The 'guiding opinions' promote general requirements for the supervision of private banks. They attach equal importance to prudential regulation and innovative development, adhere to Chinese principles of whole-course supervision, innovative supervision and co-ordinated supervision and mix unified regulation with differentiated regulation. They impose the following requirements.

1. Help for economic development. The development of private banks should be in line with the general principle that finance ought to "serve the real economy," a rather dangerous concept in the eyes of most Western governments, which instead have supported the 'financialisation' of their economies since the 1970s or 80s. The regulator requires them to follow clear but 'differentiated' strategies - this apparently is a reference to each private bank approaching business in its own way and not copying others. It also exhorts them to "stick to featured operations," whatever those might be, and provide more pertinent and convenient financial service for medium, small and micro-sized enterprises, "rural undertakings" and community projects. They are also obliged to promote "financial inclusion," a topic that rarely concerns the high-net-worth market as it concentrates on poor, 'unbanked' customers. As China's economy is vibrant and its wealth is building up to such an extent that it is now losing industrial jobs to poorer countries, HNW investment in such projects is likely to be lucrative as well as in line with government policy.

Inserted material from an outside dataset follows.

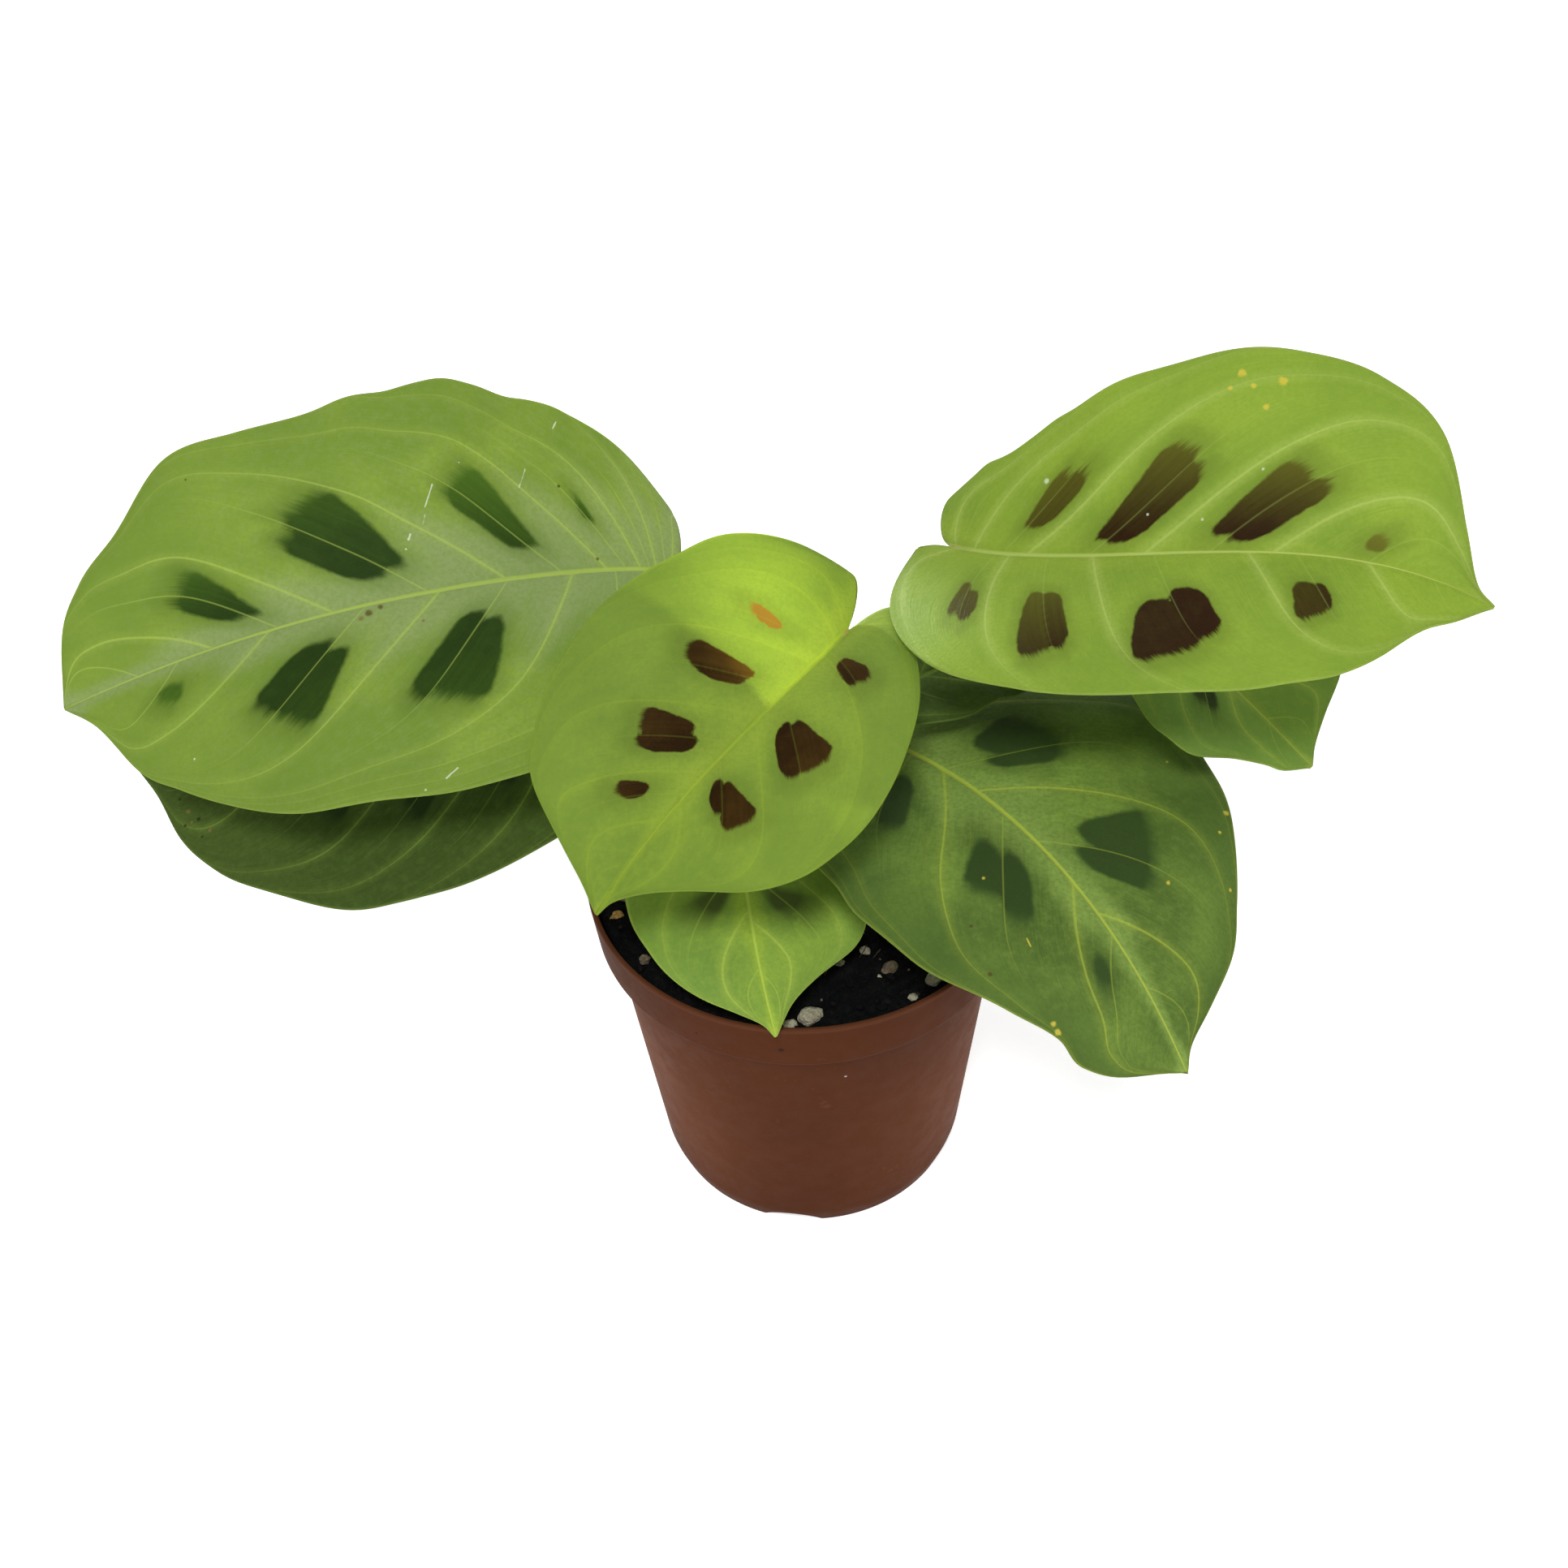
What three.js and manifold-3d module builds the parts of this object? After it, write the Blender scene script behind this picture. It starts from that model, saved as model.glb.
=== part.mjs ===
// A potted prayer plant: a thin nursery pot filled with dark soil, three short stems,
// and eight patterned leaves, each on its own long stalk.
// Millimetres, +Z up, the origin at the middle of the pot's base.
import * as THREE from "three";
import { mergeVertices } from "three/addons/utils/BufferGeometryUtils.js";
import Module from "manifold-3d";

const wasm = await Module();
wasm.setup();

// Pot
const RIM_RADIUS = 50;
const POT_HEIGHT = 90;
const BAND_HEIGHT = 13.5;
const BAND_FOOT_RADIUS = 48.8;
const BODY_TOP_RADIUS = 45.5;
const BODY_FOOT_RADIUS = 37.6;
const BASE_RADIUS = 36;
const FOOT_HEIGHT = 5;
const WALL = 1.3;
const FLOOR = 1.8;
const LIP_ROUND = 0.7;
const POT_SIDES = 64;
const NOTCHES = 5;
const NOTCH_WIDTH = 15;
const NOTCH_HEIGHT = 4;
const NOTCH_DEPTH = 4.5;
const NOTCH_SIDES = 32;
const FRONT_NOTCH_ANGLE = -100;

// Soil
const SOIL_LEVEL = 86;
const SOIL_RELIEF = 0.7;
const SOIL_RINGS = [43, 36, 29, 22, 15, 8];
const GAP = 0.35;
const STEM_FOOT = 73;
const STEM_CLEARANCE = 6;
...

2. The promotion of innovative development. This appears to be a re-run of the first objective. The CBRC states: "The supervisors should lay equal emphasis on encouragement and standardisation, innovation and risk prevention, strengthen supervisory service, support private banks to innovate in business, service, process and management on the premise of compliance with laws and regulations and controllable risk, pay attention to incentive compatibility of regulation policies and offer positive incentives to private banks which carry out featured operations and provide effective service of financial inclusion."

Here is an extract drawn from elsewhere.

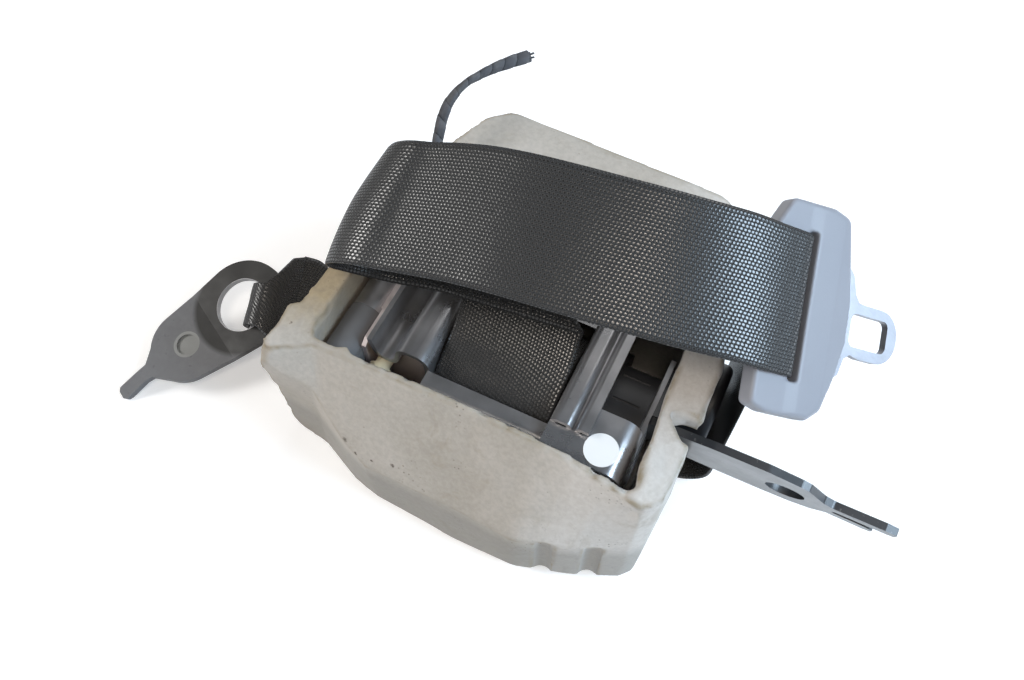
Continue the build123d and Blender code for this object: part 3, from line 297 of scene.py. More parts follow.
def plate_material():
    """Phosphated steel with painted shade darkening it round the webbing's bar, rubbed bright inside the
    ring.
    """
    look = Shader("dark_steel")
    smear = look.noise(70.0, 4.0, 0.65)
    specks = look.noise(420.0, 2.0, 0.5)
    away = look.math("DIVIDE", look.distance(place(RING_CENTRE)), RING_HOLE / 1000)
    shade = look.mix(look.ramp(smear, (0.40, 0.0), (0.70, 0.8)), PLATE_DARK, PLATE_LIGHT)
    # Painted shade: darkest within 1.8 hole radii of the ring's middle, fading out by 2
    ring_shade = look.ramp(look.times(away, 0.4), (0.72, 1.0), (0.80, 0.0))
    shade = look.mix(ring_shade, shade, PLATE_RING_SHADE)
    shade = look.mix(look.ramp(specks, (0.66, 0.0), (0.74, 0.35)), shade, (0.03, 0.03, 0.03))
    rubbed = look.ramp(look.math("SUBTRACT", away, look.times(smear, 0.05)), (0.985, 1.0), (1.0, 0.0))
    shade = look.mix(rubbed, shade, PLATE_RUBBED)
    roughness = look.ramp(smear, (0.3, 0.42), (0.75, 0.60))
    look.set(Base_Color=shade, Roughness=roughness, Specular_IOR_Level=0.30)
    look.set(Normal=look.bump(smear, 0.18, 0.0005, look.bump(specks, 0.10, 0.0002)))
    return look.material


def metal(name, colour, rough, grain=None, worn=0.25):
    """Bare metal with fine scratches, stretched by grain, and stains in a share of its area."""
    look = Shader(name)
    scratch = look.noise(240.0, 3.0, 0.6, stretch=grain)
    stain = look.noise(60.0, 4.0, 0.6)
    dull = tuple(c * 0.55 for c in colour)
    shade = look.mix(look.ramp(stain, (0.4, 0.0), (0.75, worn)), colour, dull)
    shade = look.mix(0.2, shade, look.ramp(scratch, (0.3, 0.3), (0.7, 0.75)), "OVERLAY")
    roughness = look.ramp(scratch, (0.3, rough), (0.7, rough + 0.18))
    look.set(Base_Color=shade, Metallic=1.0, Roughness=roughness)
    look.set(Normal=look.bump(scratch, 0.15, 0.0003))
    return look.material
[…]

3. Stronger prudential regulation. The CBRC expects to impose specific requirements on private banks in key areas such as related transaction management, equity management and the supervision of shareholders. It also wants to increase the "self-restraint, market-restraint and regulation-restraint of banks," whatever that might mean. It is encouraging shareholders of private banks to get involved in the banks' development and to make banking as a whole more credible than it is today. It also wants banks to manage risks effectively and become more 'sustainable.'

4. The fulfilment of supervisory responsibilities. The CBRC aims to clarify "localised supervisory responsibilities," with supervisors being required to enhance joint supervision and improve the effectiveness of market access, off-site surveillance, and on-site examination. Supervisors and local governments should promote communication and the sharing of information during private banks' risk resolution processes. 'Risk resolution' occurs when teams identify and make a record of ways of avoiding threats and making the most of opportunities. They often do this by involving various departments, perhaps producing financial risk reports, human resources risk reports, IT Risk Reports, etc. Once he has collected data and ideas from all the departments, the project manager in question develops a risk resolution action plan. The identification of the most serious risks at the beginning of a project saves time and money. Supervisors are required to co-operate with the Government in establishing a co-ordination mechanism to guard against and resolve risks in a timely manner.

Next, the CBRC will supervise private banks continuously and is looking forward to mastering the territory. The CBRC will make a summary of its experiences over time, solve new problems while considering new circumstances, and improve the way it regulates on private banks continuously.